Fee Discounts: Staking HYPE reduces trading fees.
Market Creation Collateral: HIP-3 deployers must maintain 500,000 staked HYPE to operate a builder-deployed perpetual market. This stake serves both as an alignment mechanism and a quality assurance safeguard. HIP-4 outcome markets are live; if permissionless deployment adopts a similar model, HYPE’s role may deepen further.
HYPE is anchored to a venue with measurable trading activity, fee revenue, and developer demand. The more volume the venue processes, the more critical its fee schedule, staking tiers, builder economics, and assistance fund mechanisms become. As HyperEVM, HIP-3, and HIP-4 expand the platform’s boundaries, HYPE’s utility—and potential value accrual—grows accordingly.
Valuation Upside
Hyperliquid is a unique platform offering a suite of financial services—making assessment of its upside challenging. Yet, using reasonable comparables, Grayscale believes both the platform and its token possess meaningful growth potential.
The chart below compares Hyperliquid’s revenue against a range of trading platforms—including centralized crypto exchanges, traditional spot and derivatives exchanges, and prediction markets. Hyperliquid’s ~$800 million in 2025 revenue is substantial, yet represents only ~2% of total crypto perpetuals trading revenue. If Hyperliquid’s non-crypto products sustain adoption, it could tap into the broader derivatives exchange industry’s annual revenue pool of ~$35–40 billion.
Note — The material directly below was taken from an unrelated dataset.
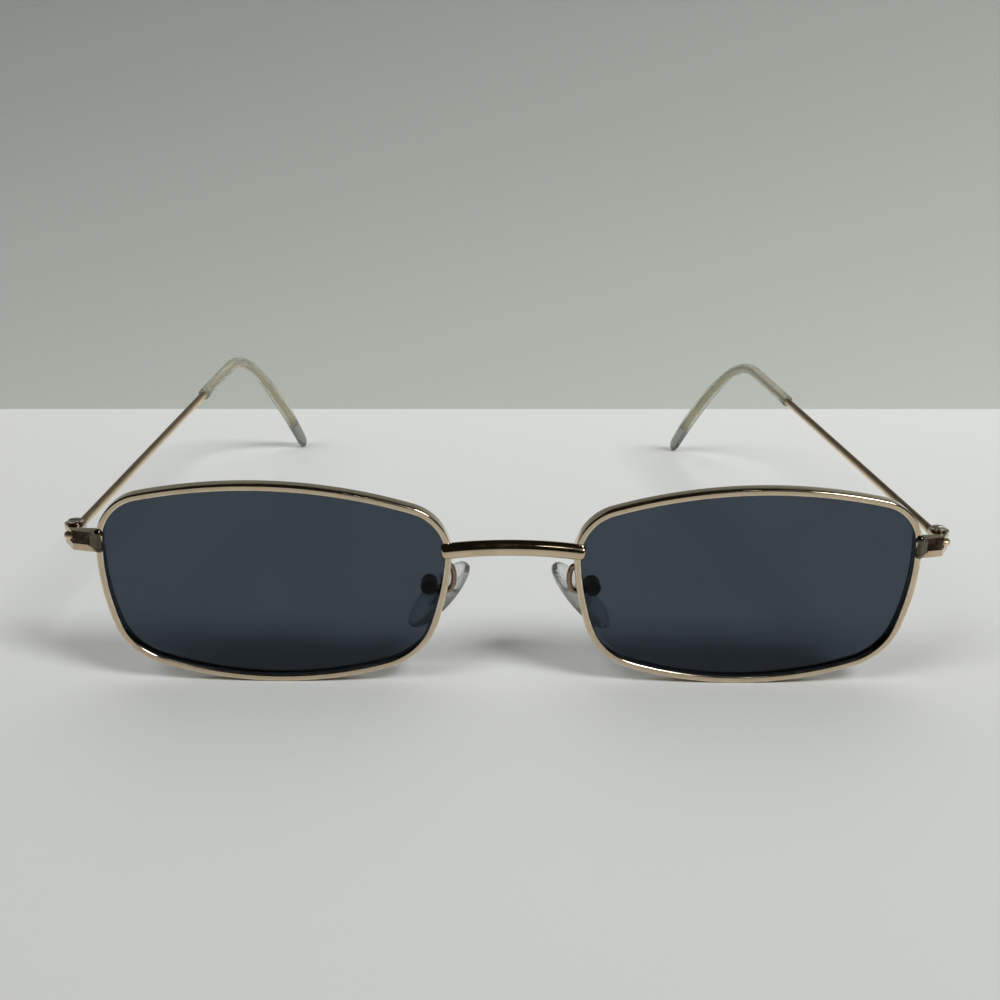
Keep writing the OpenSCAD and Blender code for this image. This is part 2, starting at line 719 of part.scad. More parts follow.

Caption: Exhibit 13 — Hyperliquid revenue vs. exchange industry benchmarks
HYPE is not equity—but it can be loosely benchmarked against related public equities. Based on trailing four quarters’ earnings through Q1 2026, HYPE’s current valuation multiple is ~14x. Exchange-related public companies exhibit wide valuation dispersion, but high-growth firms like Interactive Brokers and Robinhood trade at 35–50x multiples.

Caption: Exhibit 14 — Hyperliquid’s valuation multiple sits below equity comparables
U.S. Regulation: Perpetuals Are Coming
Hyperliquid sits at the intersection of two U.S. regulatory gray areas: perpetual futures and decentralized exchanges. Both are now moving rapidly toward clearer frameworks.
Perpetuals have effectively been unavailable in the U.S. They are not explicitly banned—but they do not cleanly fit within the Commodity Exchange Act (CEA), the federal statute governing commodities and derivatives. The CEA imposes explicit requirements on clearing, margin, and registration of trading venues. This ambiguity has triggered enforcement actions against both centralized and DeFi platforms—and explains why Hyperliquid operates offshore and geo-blocks U.S. users.
Yet the landscape is shifting quickly. Recent CFTC statements—alongside initiatives by Coinbase, Kraken, Robinhood, and Kalshi—indicate regulators are actively working to enable perpetual-like products within compliant frameworks. The legal crux lies in classification: Under the CEA, are perpetuals treated as futures or swaps? How regulators clarify this—via rulemaking, guidance, or no-action relief—will determine timing and durability of market access.
In the near term, regulatory progress may benefit registered centralized venues first. But medium-term CFTC rulemaking, guidance, or no-action relief could pave a path for Hyperliquid to offer compliant perpetuals in the U.S., reducing reliance on purely offshore access.
Simultaneously, Hyperliquid’s exchange-like functionality places it squarely in the debate over how DeFi protocols should be regulated. The U.S. currently lacks a dedicated DEX rulebook. Regulators apply existing SEC and CFTC frameworks functionally—with the core principle being “decentralized ≠ exempt.”
For a derivatives-focused DEX, this implies heightened scrutiny and explicit barriers to direct institutional participation—currently occurring mainly through intermediaries or offshore channels. Pending legislation such as the CLARITY Act points toward a more structured, role-based digital asset market framework—clearly distinguishing protocol-layer activities, frontend operators, intermediaries, and registered trading venues.
This distinction is critical for Hyperliquid: As non-custodial infrastructure, its core protocol may ultimately receive regulatory treatment distinct from the interfaces or entities facilitating user access. These proposals do not yet create a fully viable regime for on-chain perpetuals—but they represent a pathway toward that goal—particularly if paired with targeted safe harbor provisions, clearer broker definitions, and rules tailored to on-chain market structures (e.g., margin, funding rates, 24/7 trading). The regulatory direction is innovation-enabled within guardrails—and Hyperliquid’s positioning—open, global, non-custodial—aligns well with policy discussions focused on preserving permissionless access while introducing appropriate market safeguards.
Risks
HYPE investors should be aware of both conventional risks and certain Hyperliquid-specific risks:
HYPE’s annualized price volatility is ~80%, roughly 40 percentage points higher than Bitcoin. Hyperliquid’s validator set is more concentrated than other blockchain networks, and it runs on closed-source software. Hyperliquid’s growth potential depends partly on evolving U.S. financial services regulation—if regulatory headwinds persist, the platform may remain confined to other jurisdictions, capping growth.
Conclusion
Hyperliquid has no direct counterpart in either crypto or traditional finance. It presents a compelling vision for blockchain-based finance: an open-architecture platform powered by permissionless innovation, upholding DeFi’s principles of transparency and self-custody—while building around an optimized core application proven successful by real user metrics. If it sustains execution discipline, retains and grows its community, and benefits from regulatory evolution, Grayscale believes Hyperliquid has the potential to become a financial services powerhouse.